On March 21, 2023, the Minnesota Supreme Court suspended a former city prosecutor from practicing law. Among other facts, the court observed that the prosecutor had failed to act upon over 135 police reports. In re Bloomquist, File No. A21-1411 at 2. On one hand, the decision reflects why the Minnesota Elder Justice Center (MEJC) holds integrity and responsive service among its values. On the other hand, the decision also imparts one of our guiding principles: “The causes and solutions of abuse, neglect and exploitation are complex in scope and origin and stem from families and systems; therefore multidisciplinary, holistic solutions are needed.” The city prosecutor worked within a system and, according to the Director of the Office of Lawyers Professional Responsibility, that system placed the prosecutor “in an untenable position.” In re Bloomquist, File No. A21-1411 at 3.
Attorney Elizabeth Bloomquist served as city attorney for the City of Fairmont from 1989 to 2019. The city serves as its county seat and is approximately an hour away from more highly populated cities like Mankato, Albert Lea, and Worthington. The Minnesota-St. Paul metropolitan area is 120 miles away. The U.S. Census Bureau reported the city’s population as 10,487 following the 2020 census. The population had totaled 11,265 following the 1990 census.
In 2012, the city reallocated the responsibilities of Ms. Bloomquist’s full-time legal assistant. In re Bloomquist, File No. A21-1411 at 1. Ms. Bloomquist reported that “after her assistant was reassigned, she received only about 20% of her assistant’s time, and no other staff resources were provided to respondent to help her manage her caseload.” Id. at 5. While the population served by the City of Fairmont declined by seven percent, its personnel allocated for the city’s legal matters arguably fell by 40 percent when the legal team decreased from 2.0 FTE to 1.2 FTE. The city ended Ms. Bloomquist’s employment in 2019 “for reasons unrelated to the misconduct” considered in the Minnesota Supreme Court’s order. Id. at 2. The city now delegates its civil legal matters to a private law firm and its criminal matters to its county prosecutor.

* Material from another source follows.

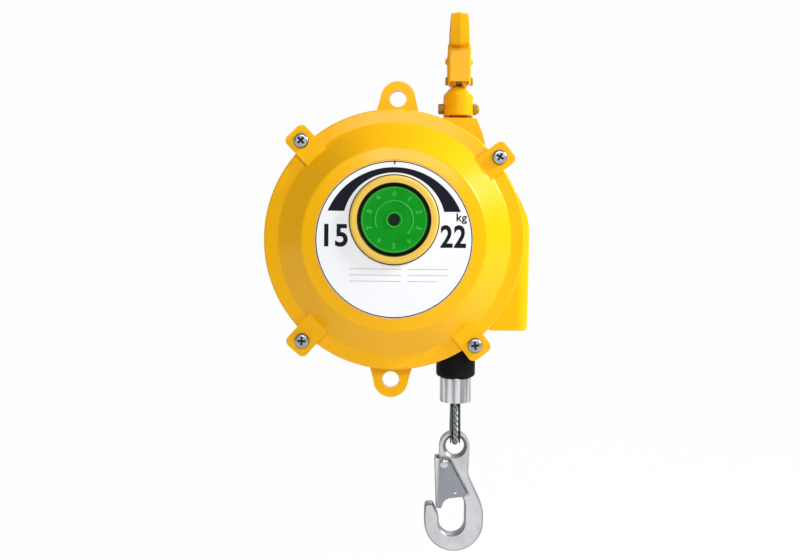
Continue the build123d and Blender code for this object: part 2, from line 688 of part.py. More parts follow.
# ------------------------------------------------------------------ rope and its end
def rope_lead():
    """The last part turn in the first groove, and the fall from the drum to the guide."""
    centre = Vector(-DRUM_REST_R, 0, -AXIS_DROP)
    end_z = OUTLET_Z + 13.5
    start = centre + Vector(-DRUM_REST_R, 0, 0)
    top = centre + Vector(0, 0, DRUM_REST_R)
    wrap = ThreePointArc(start, top, centre + Vector(DRUM_REST_R, 0, 0))
    fall = Line(centre + Vector(DRUM_REST_R, 0, 0), (0, 0, end_z))
    path = wrap + fall
    section = Plane(origin=start, z_dir=(0, 0, 1)) * Circle(ROPE_R)
    return sweep(section, path=path)


def rope_run():
    """The visible stretch of rope, which grows as the load is pulled down."""
    return rod(ROPE_R, BUFFER_BOTTOM + 6, OUTLET_Z + 13.5)


def rubber_buffer():
    top = OUTLET_Z - SLIP
    return turned((ROPE_R + 0.4, BUFFER_BOTTOM), (BUFFER_R, BUFFER_BOTTOM, 3), (BUFFER_R, top, 2),
                  (ROPE_R + 0.4, top))


def rope_ferrule():
    top = BUFFER_BOTTOM
    body = turned((0, FERRULE_BOTTOM), (FERRULE_R, FERRULE_BOTTOM, 1), (FERRULE_R, top, 1), (0, top))
    return body


def loop_outline(offset):
    """Teardrop round the thimble's saddle, grown by an offset, in the plane of the loop (y, z)."""
    low_r = THIMBLE_R + offset
    top_r = 0.3 + offset
    centre = LOOP_SEAT + THIMBLE_R
    apex = FERRULE_BOTTOM + 1.5
    rise = apex - centre
    lean = math.asin((low_r - top_r) / rise)
    side = (math.cos(lean), math.sin(lean))
    return low_r, top_r, centre, apex, side


def loop_face(offset):
    low_r, top_r, centre, apex, side = loop_outline(offset)
    low = (low_r * side[0], centre + low_r * side[1])
    high = (top_r * side[0], apex + top_r * side[1])
    arc = ThreePointArc(low, (0, centre - low_r), (-low[0], low[1]))
    return make_face([arc, Line((-low[0], low[1]), (-high[0], high[1])),
                      Line((-high[0], high[1]), high), Line(high, low)])


LOOP_PLANE = Plane(origin=(0, 0, 0), x_dir=(0, 1, 0), z_dir=(1, 0, 0))


def band(inner, outer, half_width):
    """Strip that follows the loop between two offsets."""
    ring = loop_face(outer) - loop_face(inner)
    return LOOP_PLANE * Pos(0, 0, -half_width) * extrude(ring, 2 * half_width)


def below_ferrule(shape, gap=0.0):
    cut = Pos(0, 0, FERRULE_BOTTOM - gap + 25) * Box(60, 60, 50)
    return shape - cut


def rope_loop():
    offset = THIMBLE_T + ROPE_R
    low_r, top_r, centre, apex, side = loop_outline(offset)
    low = (low_r * side[0], centre + low_r * side[1])
    high = (top_r * side[0], apex + top_r * side[1])
    path = (LOOP_PLANE * Line(high, low)
            + LOOP_PLANE * ThreePointArc(low, (0, centre - low_r), (-low[0], low[1]))
            + LOOP_PLANE * Line((-low[0], low[1]), (-high[0], high[1])))
    section = Plane(origin=path @ 0, z_dir=path % 0) * Circle(ROPE_R)
    return below_ferrule(sweep(section, path=path))


def thimble():
    half = ROPE_R + 0.1 + THIMBLE_T * 2
    saddle = band(0, THIMBLE_T, half)
    lip_outer = THIMBLE_T + 2 * ROPE_R * 0.72
    lips = band(0, lip_outer, half) - band(0, lip_outer + 1, half - THIMBLE_T * 1.0)
    return below_ferrule(saddle + lips, 0.4)


# ------------------------------------------------------------------ hooks and latches
HOOK_PLANE = Plane(origin=(0, 0, HOOK_EYE_Z), x_dir=(1, 0, 0), z_dir=(0, -1, 0))
# the upper hook stands upside down, with its tip towards the front and its crown at the origin
BOWL_V = -63.9
BOWL_R = 10.95
UPPER_Z = (BOWL_V - BOWL_R) * UPPER_HOOK_SCALE
UPPER_PLANE = Plane(origin=(0, 1.0, UPPER_Z), x_dir=(0, 1, 0), z_dir=(-1, 0, 0))
PIVOT = (-9.2, -14.1)
LANYARD_PLACE = (0.5, -38.8)
GRIP_PLACE = (-6.0, -28.2)
WEB_U = -17.25


def hook_face(head):
    """Outline of a hook, u to the right and v up from the eye; head lists the corners above the neck."""
    bowl_u = -2.3
    back_u, back_r = -0.55, 24.9
    return outline(
        *head,
        (-13.2, -20.0, 6),
        (bowl_u + BOWL_R, -45.0, 16),
        (bowl_u + BOWL_R, BOWL_V - BOWL_R, BOWL_R),
        (bowl_u - BOWL_R, BOWL_V - BOWL_R, BOWL_R),
        (bowl_u - BOWL_R, -59.0, 8),
        (-18.2, -48.4, 2.8),
        (-25.0, -48.8, 3.2),
        (back_u - back_r, -55.5, 20),
        (back_u - back_r, -88.4, back_r),
        (back_u + back_r, -88.4, back_r),
        (back_u + back_r, -52.0, 30),
        (11.3, -24.0, 14),
    )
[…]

When criminal prosecution on behalf of the City of Fairmont remained Ms. Bloomquist’s responsibility, the rights of abuse victims went unmet. Under Minn. Stat. § 611A.0315, subd. 1, a prosecutor “shall make every reasonable effort to notify a victim of domestic assault, a criminal sexual conduct offense, or harassment or stalking that the prosecutor has decided to decline prosecution of the case or to dismiss the criminal charges filed against the defendant.” Ms. Bloomquist did not deliver this notice. In re Bloomquist, File No. A21-1411 at 6-7. In many circumstances, Ms. Bloomquist’s failure to make timely decisions about prosecution lasted until after the deadlines set by statutes of limitations had passed, barring any future prosecution. Id. at 1. Without prosecutorial personnel upholding statutory duties, victims of abuse did not receive notice, public service, or justice as intended by our state legislature.

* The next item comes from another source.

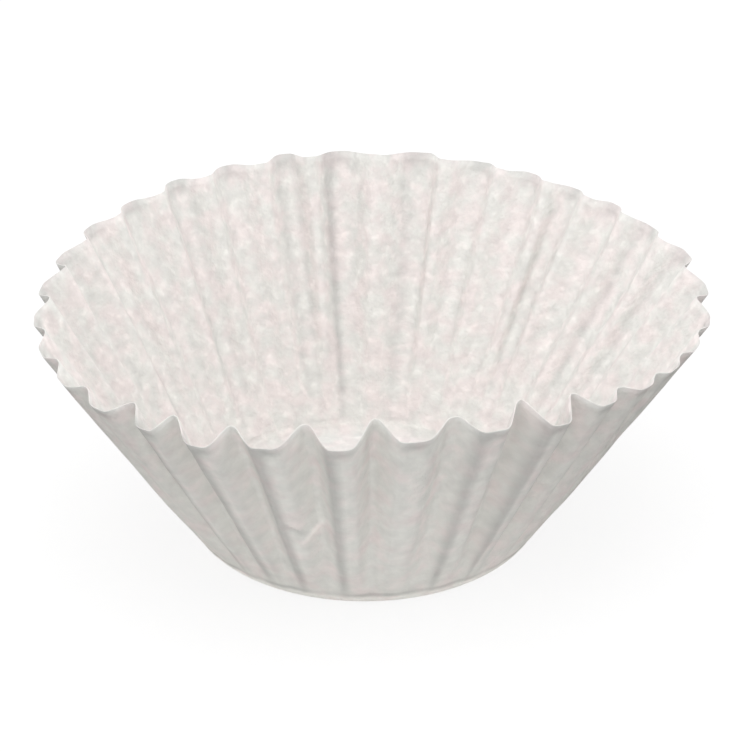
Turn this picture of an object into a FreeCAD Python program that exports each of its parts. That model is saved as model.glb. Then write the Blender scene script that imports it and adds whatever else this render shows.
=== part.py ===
import FreeCAD, Part
import math
import os

# A basket coffee filter: one round sheet of thin paper, pressed over a flat-bottomed form.
# The middle stays flat as the base, and the rest leans outward as the wall. The higher up
# the wall, the more spare paper there is, because the flat sheet is wider there than the
# cup. It stands in flutes, which start flat at the heel and are deepest at the cut edge.
# Folded paper lies in flat facets, so each side of the sheet is a net of them.
# Lengths are in millimetres and angles in degrees. The base rests on Z = 0, and the origin
# is under the middle of the rim. A turn round the cup is counted from the front, which is
# -Y, towards the right, which is +X.

# The sheet and the cup it is pressed into
PAPER_THICKNESS = 0.16
BASE_DIAMETER = 77.5        # to the corner where the planes of base and wall meet
SLANT_LENGTH = 66.0         # from that corner up the wall to the cut edge
WALL_LEAN = 61.5            # angle between the wall and the table
HEEL_RADIUS = 3.2           # bend from base to wall, at the middle of the paper

# The flutes: a broad outward fold and a narrow inward fold, joined by straight flanks
FLUTE_COUNT = 32
OUTWARD_FOLD_SHARE = 0.48   # part of the half pitch that the outward fold rounds off
INWARD_FOLD_SHARE = 0.24    # part of the half pitch that the inward fold rounds off
FIRST_FOLD_TURN = -4.2      # the outward fold nearest the front

# The press leaves the folds a little uneven. Each wave is its number of rises round the
# cup, its height, and the turn of its first rise. Spacing is in degrees.
SPACING_WAVES = ((1, 2.4, 17.0), (2, 2.2, 67.0), (3, 1.45, 15.0), (4, 1.6, 37.0), (5, 0.7, 48.0))
DEPTH_WAVES = ((3, 0.05, 15.0), (7, 0.04, 30.0))    # shares of the depth

# The thin wall leans a little more on some sides than on others
LEAN_TO_FRONT = -0.5
LEAN_TO_RIGHT = -2.3
LEAN_OVAL = 2.5
LEAN_DIAGONAL = 3.0

# How finely the sheet is divided into facets
OUTWARD_FOLD_STEPS = 3      # facets from the crown of an outward fold to its flank
INWARD_FOLD_STEPS = 2       # facets from the crown of an inward fold to its flank
HEEL_STEPS = 2
WALL_LEVELS = (0.0, 0.1, 0.35, 1.0)     # shares of the wall's height where facets end

lean = math.radians(WALL_LEAN)
base_radius = BASE_DIAMETER / 2
heel_reach = HEEL_RADIUS * math.tan(lean / 2)
flat_radius = base_radius - heel_reach

# An uneven lean moves the rim sideways, so the base stands off centre by as much
rim_height = SLANT_LENGTH * math.sin(lean)
base_x = rim_height * math.radians(LEAN_TO_RIGHT)
base_y = -rim_height * math.radians(LEAN_TO_FRONT)


def waves(table, turn):
    """Sum of the waves in the table at this turn."""
    total = 0.0
    for rises, height, first in table:
        total += height * math.cos(rises * math.radians(turn - first))
    return total


def local_lean(turn):
    """Lean of the wall at this turn, in radians."""
    t = math.radians(turn)
    uneven = LEAN_TO_FRONT * math.cos(t) + LEAN_TO_RIGHT * math.sin(t)
    uneven += LEAN_OVAL * math.cos(2 * t) + LEAN_DIAGONAL * math.sin(2 * t)
    return math.radians(WALL_LEAN + uneven)


def flank_slope(climb):
    """Slope of the flanks this far up the wall, found by halving, in radians.

    The folded paper has to be as long as the flat sheet is round there. Along one half
    pitch the two folds add their shares times slope / sin(slope), and the flank adds the
    rest over cos(slope).
    """
    wanted = (base_radius + climb) / (base_radius + climb * math.cos(lean))
    folds = OUTWARD_FOLD_SHARE + INWARD_FOLD_SHARE
    low, high = 0.001, math.radians(85.0)
    for _ in range(40):
        slope = (low + high) / 2
        if folds * slope / math.sin(slope) + (1 - folds) / math.cos(slope) < wanted:
            low = slope
        else:
            high = slope
    return slope


def half_flute(climb):
    """Section of half a flute, from the crown of an outward fold to that of an inward one.

    Each point is the share of the half pitch and how far outward of the middle it stands.
    """
    slope = flank_slope(climb)
    half_pitch = math.pi * (base_radius + climb * math.cos(lean)) / FLUTE_COUNT
    flank = (1 - OUTWARD_FOLD_SHARE - INWARD_FOLD_SHARE) * half_pitch * math.tan(slope)
    outward_drop = OUTWARD_FOLD_SHARE * half_pitch * math.tan(slope / 2)
    inward_drop = INWARD_FOLD_SHARE * half_pitch * math.tan(slope / 2)
    crown = (outward_drop + flank + inward_drop) / 2
    points = []
    for step in range(OUTWARD_FOLD_STEPS + 1):
        bend = slope * step / OUTWARD_FOLD_STEPS
        share = OUTWARD_FOLD_SHARE * math.sin(bend) / math.sin(slope)
        drop = outward_drop * (1 - math.cos(bend)) / (1 - math.cos(slope))
        points.append((share, crown - drop))
    for step in range(INWARD_FOLD_STEPS + 1):
        bend = slope * (1 - step / INWARD_FOLD_STEPS)
        share = INWARD_FOLD_SHARE * math.sin(bend) / math.sin(slope)
        drop = inward_drop * (1 - math.cos(bend)) / (1 - math.cos(slope))
        points.append((1 - share, drop - crown))
    return points


def fold_turn(number):
    """Turn of a fold's crown. Even numbers are outward folds, odd ones inward."""
    if number % 2:
        return (fold_turn(number - 1) + fold_turn(number + 1)) / 2
    even = 180.0 / FLUTE_COUNT * number
    return FIRST_FOLD_TURN + even + waves(SPACING_WAVES, even)


def place(turn, radius, height):
    """Point of the cup, from its turn, its distance from the base's axis and its height."""
    t = math.radians(turn)
    return FreeCAD.Vector(base_x + radius * math.sin(t), base_y - radius * math.cos(t), height)


def fluted_ring(climb):
    """Points round the wall this far up it, at the middle of the paper."""
    section = half_flute(climb)
    ring = []
    for number in range(2 * FLUTE_COUNT):
        start, end = fold_turn(number), fold_turn(number + 1)
        points = section if number % 2 == 0 else [(1 - x, n) for x, n in reversed(section)]
        for share, outward in points[:-1]:
            turn = start + share * (end - start)
            outward *= 1 + waves(DEPTH_WAVES, turn)
            local = local_lean(turn)
            radius = base_radius + climb * math.cos(local) + outward * math.sin(local)
            height = climb * math.sin(local) - outward * math.cos(local)
            ring.append(place(turn, radius, height + PAPER_THICKNESS / 2))
    return ring


def heel_ring(bend, turns):
    """Points round the heel, where the paper has bent this far up from the base."""
    radius = flat_radius + HEEL_RADIUS * math.sin(bend)
    height = HEEL_RADIUS * (1 - math.cos(bend)) + PAPER_THICKNESS / 2
    return [place(turn, radius, height) for turn in turns]


def ring_turns(ring):
    """The turn of each point of a ring."""
    return [math.degrees(math.atan2(p.x - base_x, base_y - p.y)) for p in ring]


def sheet_rings():
    """The middle of the sheet as rings of points, from the edge of the flat base to the rim."""
    wall_start = heel_reach
    wall_run = SLANT_LENGTH - wall_start
    wall = [fluted_ring(wall_start + share * wall_run) for share in WALL_LEVELS[1:]]
    turns = ring_turns(wall[0])
    heel = [heel_ring(lean * step / HEEL_STEPS, turns) for step in range(HEEL_STEPS + 1)]
    return heel + wall


def offset_rings(rings, distance):
    """The rings moved along the sheet's own normals, outward if the distance is positive."""
    moved = []
    last = len(rings) - 1
    count = len(rings[0])
    for level, ring in enumerate(rings):
        below, above = rings[max(level - 1, 0)], rings[min(level + 1, last)]
        row = []
        for i, point in enumerate(ring):
            along = ring[(i + 1) % count] - ring[i - 1]
            upward = above[i] - below[i]
            normal = along.cross(upward).normalize()
            if level == 0:
                normal = FreeCAD.Vector(0, 0, -1)
            row.append(point + normal * distance)
        moved.append(row)
    return moved


def facet(corners):
    """Flat face through its corners."""
    return Part.Face(Part.makePolygon(corners + corners[:1]))


def net(rings):
    """Facets between rings of points: two triangles for each step round and up."""
    facets = []
    count = len(rings[0])
    for low, high in zip(rings[:-1], rings[1:]):
        for i in range(count):
            j = (i + 1) % count
            facets.append(facet([low[i], low[j], high[j]]))
            facets.append(facet([low[i], high[j], high[i]]))
    return facets


def paper_filter():
    """The whole sheet as one closed solid."""
    middle = sheet_rings()
    outer = offset_rings(middle, PAPER_THICKNESS / 2)
    inner = offset_rings(middle, -PAPER_THICKNESS / 2)
    cut_edge = net([outer[-1], inner[-1]])
    skin = net(outer) + net(inner) + cut_edge + [facet(outer[0]), facet(inner[0])]
    shell = Part.makeCompound(skin)
    shell.sewShape()
    solid = Part.Solid(shell.Shells[0])
    if solid.Volume < 0:
        solid.reverse()
    return solid


os.makedirs("parts", exist_ok=True)
cup = paper_filter()
cup.exportStep("parts/paper_filter.step")
box = cup.BoundBox
print("solids", len(cup.Solids), "valid", cup.isValid(), "faces", len(cup.Faces))
print("volume mm3", round(cup.Volume, 1), "flank slope at the rim",
      round(math.degrees(flank_slope(SLANT_LENGTH)), 1))
print("x", round(box.XMin, 2), round(box.XMax, 2), "y", round(box.YMin, 2), round(box.YMax, 2),
      "z", round(box.ZMin, 2), round(box.ZMax, 2))
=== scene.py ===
import bpy
import numpy as np
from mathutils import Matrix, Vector


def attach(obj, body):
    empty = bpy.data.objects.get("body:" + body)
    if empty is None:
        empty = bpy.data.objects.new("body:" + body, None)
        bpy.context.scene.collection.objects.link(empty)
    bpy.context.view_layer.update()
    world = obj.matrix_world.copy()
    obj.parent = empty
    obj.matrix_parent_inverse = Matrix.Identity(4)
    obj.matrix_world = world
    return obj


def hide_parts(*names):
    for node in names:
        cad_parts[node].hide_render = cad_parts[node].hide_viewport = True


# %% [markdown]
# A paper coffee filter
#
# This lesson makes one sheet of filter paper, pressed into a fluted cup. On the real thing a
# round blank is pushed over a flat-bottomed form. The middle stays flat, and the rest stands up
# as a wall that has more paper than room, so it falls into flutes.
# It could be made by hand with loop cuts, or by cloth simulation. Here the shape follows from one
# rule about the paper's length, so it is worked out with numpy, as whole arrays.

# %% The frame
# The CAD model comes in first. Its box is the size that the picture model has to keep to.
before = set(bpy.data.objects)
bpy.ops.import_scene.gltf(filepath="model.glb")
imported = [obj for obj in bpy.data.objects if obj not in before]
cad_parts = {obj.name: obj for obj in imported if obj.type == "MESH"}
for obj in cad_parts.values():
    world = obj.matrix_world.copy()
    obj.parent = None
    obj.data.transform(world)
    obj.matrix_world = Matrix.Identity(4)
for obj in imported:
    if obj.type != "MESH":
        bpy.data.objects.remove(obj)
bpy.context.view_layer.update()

# %% [markdown]
# Sizes
#
# A flat filter is a disc 209.5 mm across. The few sizes here set the cup that it becomes, and
# everything else is worked out from them. Blender works in metres, so lengths that are easier to
# read in millimetres are multiplied by MM.

# %% The sheet and its cup
MM = 0.001
PAPER_THICKNESS = 0.16 * MM
BASE_RADIUS = 38.75 * MM        # to the corner where the planes of base and wall meet
SLANT_LENGTH = 66.0 * MM        # from that corner up the wall to the cut edge
WALL_LEAN = np.radians(61.5)    # between the wall and the table
HEEL_RADIUS = 3.2 * MM          # bend from base to wall
FLUTE_COUNT = 32

rim_radius = BASE_RADIUS + SLANT_LENGTH * np.cos(WALL_LEAN)
rim_height = SLANT_LENGTH * np.sin(WALL_LEAN)
heel_reach = HEEL_RADIUS * np.tan(WALL_LEAN / 2)
print("flat sheet across, mm", round(2 * (BASE_RADIUS + SLANT_LENGTH) / MM, 1),
      "rim radius", round(rim_radius / MM, 1), "rim height", round(rim_height / MM, 1))

# %% [markdown]
# An uneven cup
#
# Thin paper doesn't stand perfectly round. The wall leans more on some sides than on others, so
# the rim is a little oval and sits off the middle of the base. Proportional editing could pull
# the rim about by hand. Here a sum of cosine waves round the cup does it, because a few numbers
# say all of it, and a wave meets itself where it comes round. A wave that rises once moves the
# rim sideways, and one that rises twice makes it oval. Each wave is a number of rises, a height
# in degrees, and the turn of its first rise. Turns are counted from the front to the right.

# %% Waves in the lean of the wall
LEAN_WAVES = ((1, 2.35, 257.7), (2, 3.9, 25.1))


def waves(table, turn):
    """Sum over the table of height times the cosine of rises times (turn less first), in
    degrees, for a whole array of turns."""
    turn = np.asarray(turn, float)
    return sum(height * np.cos(rises * np.radians(turn - first)) for rises, height, first in table)


sideways = LEAN_WAVES[0]
base_x = rim_height * np.radians(sideways[1]) * np.sin(np.radians(sideways[2]))
base_y = -rim_height * np.radians(sideways[1]) * np.cos(np.radians(sideways[2]))
print("base axis, mm", round(base_x / MM, 2), round(base_y / MM, 2))

# %% [markdown]
# Where the folds are
#
# Folds alternate: an outward one, an inward one, and so on. An Array modifier would space them
# evenly, which looks like a machine part and not like paper. So the outward folds are spaced by
# waves too, and an inward fold lies midway between its neighbours. The eye goes to the folds at
# the front and to a few at the back, so those are then set one by one: a little to the side, and a
# little outward or inward at the rim.

# %% Turns of the folds
FIRST_FOLD_TURN = -4.2          # degrees
SPACING_WAVES = ((1, 2.4, 17.0), (2, 2.2, 67.0), (3, 1.45, 15.0), (4, 1.6, 37.0), (5, 0.7, 48.0))
HAND_SET = {            # number of the fold: degrees to the right, millimetres outward
    58: (0.2, 0.1), 59: (-2.2, 0.5), 60: (-0.1, 0.9), 61: (-2.2, 0.9), 62: (-0.4, -0.6),
    63: (-0.7, -0.9), 0: (0.1, -0.5), 1: (-0.4, -1.7), 2: (-0.3, -1.4), 3: (1.3, 0.1),
    4: (0.9, -1.1), 5: (2.1, -0.8), 6: (-0.3, 1.2), 7: (0.6, 1.0),
    30: (-0.9, 0.0), 32: (-1.5, 0.3), 33: (1.0, 0.0), 34: (2.6, 0.5), 35: (2.2, 0.0)}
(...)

The author of the Minnesota Supreme Court’s order, Associate Justice Natalie Hudson, is not unfamiliar with the high case loads and limited resources sometimes experienced by attorneys working in the public interest. Justice Hudson represented low-income tenants while working in legal aid from 1982 to 1986. She then practiced law as an attorney for the City of St. Paul from 1992 to 1994 before working in the Office of Minnesota Attorney General. Her authorship of the order lends force to the order’s explicit message that “attorneys employed by the government [even while] having limited control over their caseloads and support staff” cannot expect a finding that such working conditions substantially mitigate breach ethical duties of diligence and communication. In re Bloomquist, File No. A21-1411 at 5.

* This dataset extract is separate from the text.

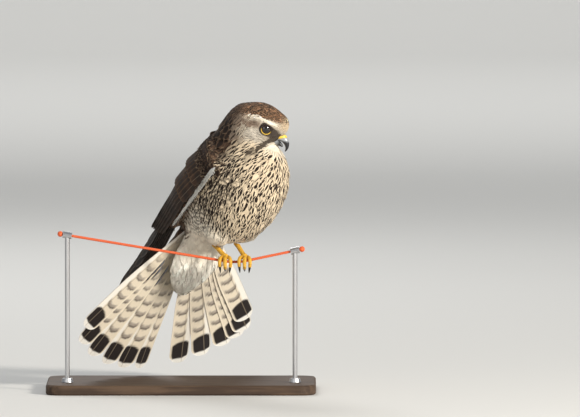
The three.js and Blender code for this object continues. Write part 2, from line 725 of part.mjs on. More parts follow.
const bill = makeBill();
const cereFrame = head.clone().multiply(new THREE.Matrix4().makeRotationY(CERE_TILT));
const cereCut = slabAlong(cereFrame, CERE_END, 60);
const nostrils = [-1, 1].map((side) =>
  makeBall(at(head, NOSTRIL.x, side * NOSTRIL.y, NOSTRIL.z), NOSTRIL_RADIUS, 10),
);
const eyes = [-1, 1].map((side) => makeBall(eyeCentre(side), EYE_RADIUS, 16));
const sockets = [-1, 1].map((side) => makeBall(eyeCentre(side), EYE_RADIUS + GAP, 16));
const brows = [-1, 1].map(makeBrow);
place("head", cut(fuse([makeHead(), ...brows]), sockets), BARRED_BROWN);
place("eye_right", eyes[0], 0x1a0e08, 0.1);
place("eye_left", eyes[1], 0x1a0e08, 0.1);
["right", "left"].forEach((name, i) => {
  const ring = makeLid(i === 0 ? -1 : 1);
  place("eyelid_" + name, cut(ring, [headCutter, ...brows, sockets[i]]), YELLOW, 0.5);
});
place("cere", cut(bill, [cereCut, headCutter, ...nostrils]), YELLOW, 0.4);
const beyondCere = slabAlong(cereFrame, CERE_END - 60 + GAP, 60);
place("bill_upper", cut(bill, [beyondCere, headCutter]), 0x3c4148, 0.3);
place("bill_lower", cut(makeLowerBill(), [makeBill(GAP), headCutter]), 0x3c4148, 0.3);
const lidRooms = [-1, 1].map((side) => makeBall(eyeCentre(side), EYE_RADIUS + 1.3, 14));
place("neck", cut(makeNeck(0), [torsoGrown, headCutter, ...lidRooms]), BUFF);

const neckGrown = makeNeck(GAP);
const thighs = [0, 1].map((i) => makeThigh(i));
const thighCutters = [0, 1].map((i) => makeThigh(i, GAP));
["right", "left"].forEach((name, i) => {
  const side = i === 0 ? -1 : 1;
  place("wing_" + name, cut(makeWing(side), [torsoGrown, neckGrown]), DARK_BROWN);
});
const tailBlocks = fuse([tails.right, tails.left]);
place("undertail_coverts", cut(makeTailCoverts(true), [torsoGrown, tailBlocks]), CREAM);
place("uppertail_coverts", cut(makeTailCoverts(false), [torsoGrown, tailBlocks]), BARRED_BROWN);
["right", "left"].forEach((name, i) => {
  const tarsus = makeTarsus(i).subtract(thighCutters[i]);
  const foot = makeFoot(i).subtract(tarsusCutters[i]);
  const cleared = i === 0 ? [torsoGrown] : [torsoGrown, thighCutters[0]];
  place("thigh_" + name, cut(thighs[i], cleared), CREAM);
  place("tarsus_" + name, tarsus, YELLOW, 0.5);
  place("foot_" + name, foot, YELLOW, 0.5);
  toesOf(FOOT_X[i]).forEach((points, k) => {
    const radii = [1, 0.92, 0.78, 0.58, 0.34, 0.12].map((share) => share * CLAW_RADIUS);
    place(`claw_${name}_${k + 1}`, limb(clawLine(points), radii, 8, V(1, 0, 0)), 0x17130f, 0.3);
  });
});

export default group;
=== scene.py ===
"""A common kestrel, perched on a short twine over a plain display stand. Metres, +Z up."""
import math

import bmesh
import bpy
import numpy as np
from mathutils import Matrix, Vector
from mathutils.bvhtree import BVHTree


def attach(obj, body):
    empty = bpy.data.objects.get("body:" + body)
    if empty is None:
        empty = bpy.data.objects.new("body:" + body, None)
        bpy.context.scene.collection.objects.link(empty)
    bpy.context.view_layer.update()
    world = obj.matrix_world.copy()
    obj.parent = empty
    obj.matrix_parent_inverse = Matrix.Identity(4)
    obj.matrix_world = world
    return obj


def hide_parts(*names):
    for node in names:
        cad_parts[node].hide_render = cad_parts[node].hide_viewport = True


MM = 0.001
rng = np.random.default_rng(41)

# Camera
VIEW_TARGET = (0.055, 0.0, 0.1845)
VIEW_DISTANCE = 10.0
VIEW_ELEVATION = math.radians(3.0)
LENS = 620.0

# How the bird sits, as in the solids, in millimetres and radians
GRIP_HEIGHT = 131.0
HEADING = math.radians(42)
BODY_PITCH = math.radians(42)
BODY_CENTRE = np.array([4.6, 2.0, GRIP_HEIGHT + 70])
HEAD_CENTRE = np.array([27.7, -23.0, GRIP_HEIGHT + 140.5])
HEAD_YAW = math.radians(14)
HEAD_PITCH = math.radians(-24)
HEAD_RADII = (29.0, 20.5, 21.5)
EYE_RADIUS = 6.4
EYE_AT = (8.0, 13.6, -2.0)
EYE_TURN = math.radians(24)

# Tail, each list from the central feather outwards
TAIL_ROOT = np.array([-70.0, -1.0, 14.0])
TAIL_DROOP = math.radians(18)
TAIL_SWING = math.radians(6.5)
TAIL_ANGLES = {
    -1: [-7.8, -15.9, -23.9, -33, -41.5, -46.4],
    1: [8.7, 17.5, 26, 31, 33.5, 35],
}
TAIL_CENTRE_LENGTH = 169.0
TAIL_GRADUATION = [0, 0.5, 1.5, 4, 9, 24]
TAIL_ROOT_HALF_WIDTH = 12.0
TAIL_STACK = 1.05
TAIL_VANE = 13.2
BAR_SPACING = 13.4
SLATE_ANGLES = [-40, -37, -35, -32, -30, -27, -24, -21]
SLATE_START = np.array([46, 52, 44, 50, 57, 46, 53, 47])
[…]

Whether in health care or law, the performance of individual service providers is important. Likewise, whether in health care or law, the sufficiency of staff to meet expected standards is important. The need for both fuels the MEJC’s engagement in policy and professional education as well as direct service. Over the current legislative session in the state of Minnesota, MEJC has supported policies increasing funding for adult protectives services and for long-term care services, recognizing that an adequately funded and supported workforce is a workforce better equipped for serving and protecting older adults and vulnerable adults.